[Gluster-users] RAID 0 with Cache v/s NO-RAID

Fri Sep 28 07:42:36 UTC 2012

On Fri, Sep 28, 2012 at 08:58:55AM +0530, Indivar Nair wrote:
>    We were trying to cater to both large file (100MB - 2GB) read speed and
>    small file (10-50MB) read+write speed.
>    With Gluster, we were thinking of setting the individual stripe size to
>    50MB so that each volume could hold a complete small file. While larger
>    files could be striped across in 50MB chunks.

Sure, although you can do the same type of striping with RAID too. The RAID
might be slightly less efficient, in that a small file might straddle two
chunks whereas a small file in gluster will always hit one brick.  And
parity RAID is unlikely to work well with such a large chunk size, i.e. 
it's very unlikely you will ever write a whole stripe at once to avoid
readback of existing parity blocks.

>    The RAID Controllers that come with branded hardware does not allow
>    individual disk access (no passthrough mode)

It won't let you make one-disk RAID0 sets? However I'm not convinced that
this will make much difference in your case anyway.  You're looking for high
throughput with large files, which is limited simply by drive throughput,
and a write cache will not help with that.

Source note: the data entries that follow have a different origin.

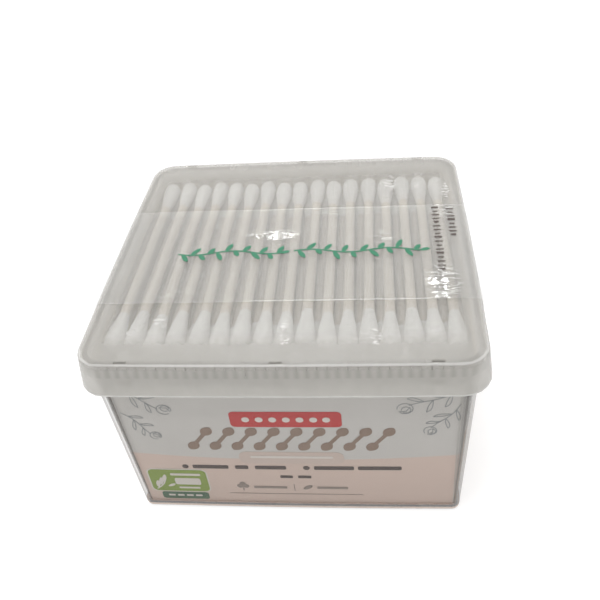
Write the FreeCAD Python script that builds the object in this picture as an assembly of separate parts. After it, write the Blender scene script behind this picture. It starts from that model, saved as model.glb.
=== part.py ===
import FreeCAD, Part

import math
import os

# Cotton swab box: a drafted clear tub with a folded card liner, a full stack of double-ended
# swabs, a snap-on lid and a clear film band that seals the lid to the tub.
# Millimetres. X runs along the long front, +Y to the back, +Z up. The origin is the middle of
# the surface that the box stands on. The front with the print faces -Y.

# Lid; its top edge is the plan from which every other outline is offset, and its depth comes
# from the length of the swabs
overall_height = 62.0
lid_width = 97.4
lid_corner = 6.5
side_bow = 0.45
lid_wall = 0.8
lid_top = 1.0
lid_edge_round = 1.2
skirt_height = 9.4
skirt_flare = 1.1

# Grip ribs inside the skirt, and the snap nubs with the slots that let them be moulded
rib_pitch = 2.34
rib_width = 0.9
rib_depth = 0.3
rib_height = 3.7
rib_clearance = 0.08
snap_spacing = 36.5
snap_width = 3.0
snap_bite = 0.25
snap_height = 1.8
snap_land = 0.4
snap_clearance = 0.05

# Marks on the lid's top: four raised pips and the sunk gate mark
pip_inset_x = 12.2
pip_inset_y = 11.3
pip_radius = 1.1
pip_height = 0.3
gate_inset = 11.5
gate_radius = 1.4
gate_depth = 0.35

# Tub
foot_inset = 4.2
tub_wall = 0.9
tub_floor = 1.0
foot_round = 1.4
foot_recess = 0.6
foot_ring = 4.0
recess_corner = 2.0
rim_band_height = 4.0
rim_band_step = 0.25

# Card liner, folded from one strip and glued under a flap at the back
card = 0.4
liner_gap = 0.3
liner_drop = 3.0
flap_width = 12.0

# Seal band of film over the lid's middle
film = 0.15
film_gap = 0.05
band_width = 41.0
band_shift = -3.4
band_tail = 14.0
band_bridge = 6.0

# Swabs, and the two rings where a cotton tip bulges: radius as a share of the full tip's
swab_length = 73.0
stick_radius = 1.25
tip_radius = 2.54
tip_length = 12.5
tip_end_radius = 1.25
tip_neck_radius = 1.5
tip_shoulder = 0.87
tip_cover = 2.0
bore_clearance = 0.03

# Stack: rows that lie in each other's hollows, and an upper row that was shaken about
swab_clearance = 0.06
end_room = 2.6
headroom = 1.0
top_pitch = 5.16
stack_shift = 0.8
tip_stagger = 0.8
front_gaps = {4: 0.8, 7: 0.5, 14: 0.3}
back_gaps = {1: 0.3, 9: 0.3, 12: 0.4}

# How far joined shapes run into each other, and how finely round shapes are faceted
overlap = 0.2
edge_turns = 3
corner_turns = 5
mark_sides = 10
hidden_sides = 6
seen_sides = 8

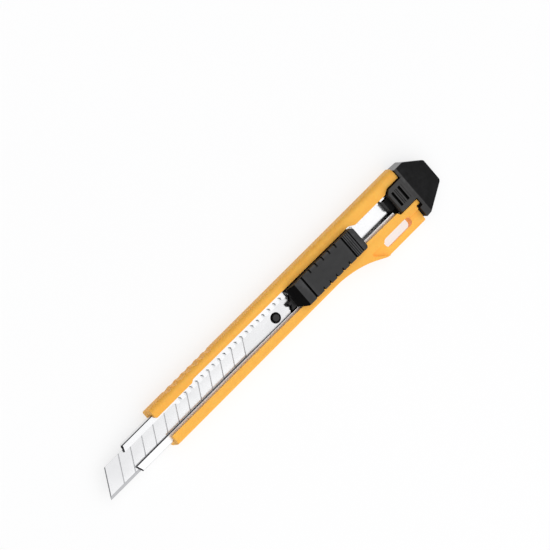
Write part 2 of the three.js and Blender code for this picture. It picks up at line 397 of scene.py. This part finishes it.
def plastic(
    name,
    base,
    rough=(0.38, 0.5),
    specular=0.5,
    grain=5.0,
    grain_depth=0.012,
    variation=0.05,
    edge=None,
    flow=0.0,
    sss=0.0,
    scuffs=0.15,
):
    """Moulded plastic: spark-eroded grain, slight colour drift, paler edges where it is handled, and a few fine
    scuffs."""
    k = Nodes(name)
    drift = k.noise((0.06, 0.12, 0.12), detail=3.0)
    dark = tuple(c * (1 - variation) for c in base)
    light = tuple(min(1.0, c * (1 + variation)) for c in base)
    colour = k.ramp(drift, [(0.3, dark), (0.7, light)])
    mottle = k.noise((1.4, 1.4, 1.4), detail=4.0, rough=0.65)
    colour = k.mix(
        k.range(mottle, 0.0, 0.16, 0.35, 0.75), colour, tuple(c * 0.86 for c in base)
    )
    if edge is not None:
        worn = k.range(k.pointiness(), 0.0, 1.0, 0.52, 0.60)
        patch = k.range(k.noise((0.5, 0.5, 0.5), detail=5.0, rough=0.7), 0.15, 1.0, 0.4, 0.65)
        colour = k.mix(k.math("MULTIPLY", worn, patch), colour, edge)
    scratch = k.noise((0.25, 9.0, 9.0), detail=2.0, distortion=0.4)
    scratch_mask = k.range(scratch, 0.0, 1.0, 0.66, 0.72)
    patches = k.range(k.noise((0.12, 0.2, 0.2), detail=2.0), 0.0, scuffs, 0.5, 0.7)
    marks = k.math("MULTIPLY", scratch_mask, patches)
    colour = k.mix(marks, colour, tuple(min(1.0, c * 1.35 + 0.02) for c in base))
    k.link(colour, k.bsdf.inputs["Base Color"])
    shine = k.noise((0.35, 0.6, 0.6), detail=4.0, rough=0.6)
    roughness = k.range(shine, rough[0], rough[1], 0.3, 0.7)
    roughness = k.math("ADD", roughness, k.math("MULTIPLY", marks, 0.5))
    k.link(roughness, k.bsdf.inputs["Roughness"])
    fine = k.noise((grain, grain, grain), detail=3.0, rough=0.6)
    n = k.bump(fine, 0.6, grain_depth)
    broad = k.noise((0.22, 0.35, 0.35), detail=1.0)
    n = k.bump(broad, 0.25, 0.05, n)
    k.link(n, k.bsdf.inputs["Normal"])
    k.bsdf.inputs["Specular IOR Level"].default_value = specular
    if sss:
        k.bsdf.inputs["Subsurface Weight"].default_value = sss
        k.bsdf.inputs["Subsurface Radius"].default_value = (1.0, 0.45, 0.12)
        k.bsdf.inputs["Subsurface Scale"].default_value = 0.0008
    return k.m


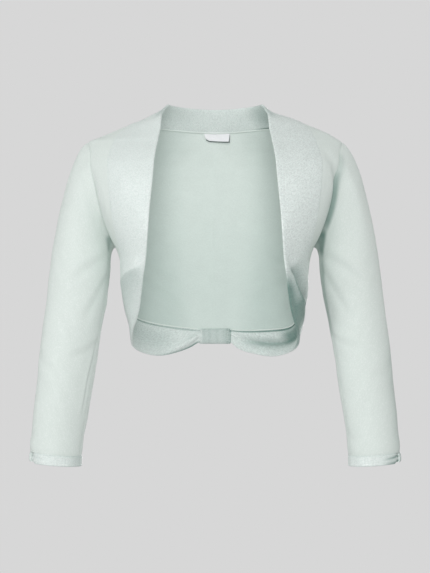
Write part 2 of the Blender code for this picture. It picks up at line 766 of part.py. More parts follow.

Write caches are useful for operations which write small bits of data and
must have confirmation that the data has been written to disk before
continuing (e.g.  inode updates) which could result in filesystem corruption
if not done in correct sequence.

Of course, the best answer is simply to measure it with a test workload
representative of your expected usage.

>    One more thought, is it possible to have a mix of RAID6 volumes, and
>    individual disks and force Gluster to write large files (*.ma) to RAID6
>    volumes and small files (*.iff) to individual disks. That would solve
>    our problem completely.

Technically yes, in that you could manually hack about with the translator
stack and put in the 'map' translator:
http://gluster.org/pipermail/gluster-users/2010-March/004292.html

However this is completely unsupported by RedHat (both manually hacking
about with the stack, and the map translator itself)

If it were me I'd just put the *.ma files on one volume and the *.iff ones
on a different one, at the application layer.  But I'd only do this if I
really needed RAID10 for some data and RAID6 for other.

Regards,

Brian.